Key features include:

* Creating a Document-Term Matrix (DTM) from a corpus of text, leveraging sklearn's CountVectorizer with customizable parameters such as stop word removal and n-gram range.
* Generating a Co-occurrence Matrix from a given Document-Term Matrix, capturing how frequently terms co-occur across documents.

These matrices are foundational for many NLP and Computational Linguistics tasks, including topic modeling, word embedding training, and network analysis. The output is provided as Pandas DataFrames for ease of analysis and integration with data science workflows.
"""

from sklearn.feature_extraction.text import CountVectorizer
import numpy as np
import pandas as pd

from ..lib_types import csr_matrix, DataFrame, ndarray


[docs]
def create_dtm(corpus: list[str], **kwargs) -> DataFrame:
    """
    Creates Document Term Matrix (DTM).

    :param corpus: A list of sentences or collocations from which to build a matrix.
    :type corpus: list[str]
    :param kwargs: Additional keyword arguments to pass to sklearn's CountVectorizer.
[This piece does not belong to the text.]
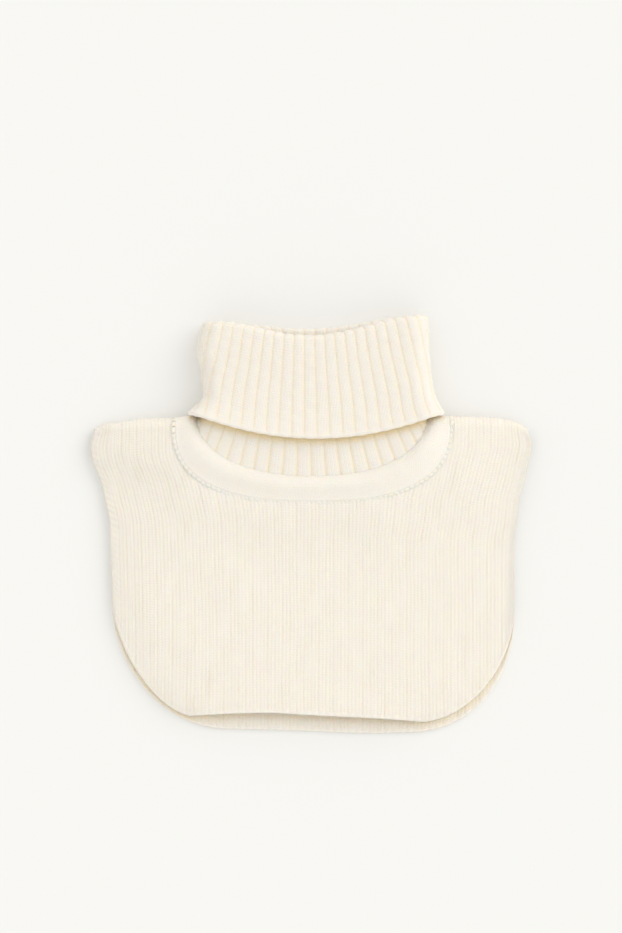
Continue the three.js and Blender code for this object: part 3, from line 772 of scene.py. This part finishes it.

Common options include:

        * **stop_words:** If provided, a list of stopwords to remove from the corpus.
        * **ngram_range:** A tuple (min_n, max_n) specifying the range of n-grams to consider.
    
    For more information check: https://scikit-learn.org/stable/modules/generated/sklearn.feature_extraction.text.CountVectorizer.html

    :return: A Document Term Matrix (DTM).
    :rtype: DataFrame.
    """

    vectorizer: CountVectorizer = CountVectorizer(**kwargs)

    dtm: csr_matrix = vectorizer.fit_transform(corpus)

    return pd.DataFrame(dtm.toarray(), index=np.array(corpus), columns=vectorizer.get_feature_names_out())



[docs]
def create_co_occurrence_matrix(dtm: DataFrame) -> DataFrame:
    """
    Creates a Co-occurrence matrix from a Document Term Matrix (DTM).

    :param dtm: A Document Term Matrix (DTM) from which to build a Co-occurrence matrix.
    :type dtm: DataFrame

    :return: A Co-occurrence matrix.
    :rtype: DataFrame
    """
    matrix: ndarray = dtm.to_numpy()

    co_matrix: ndarray = matrix.T @ matrix

    return pd.DataFrame(co_matrix, index=dtm.columns, columns=dtm.columns)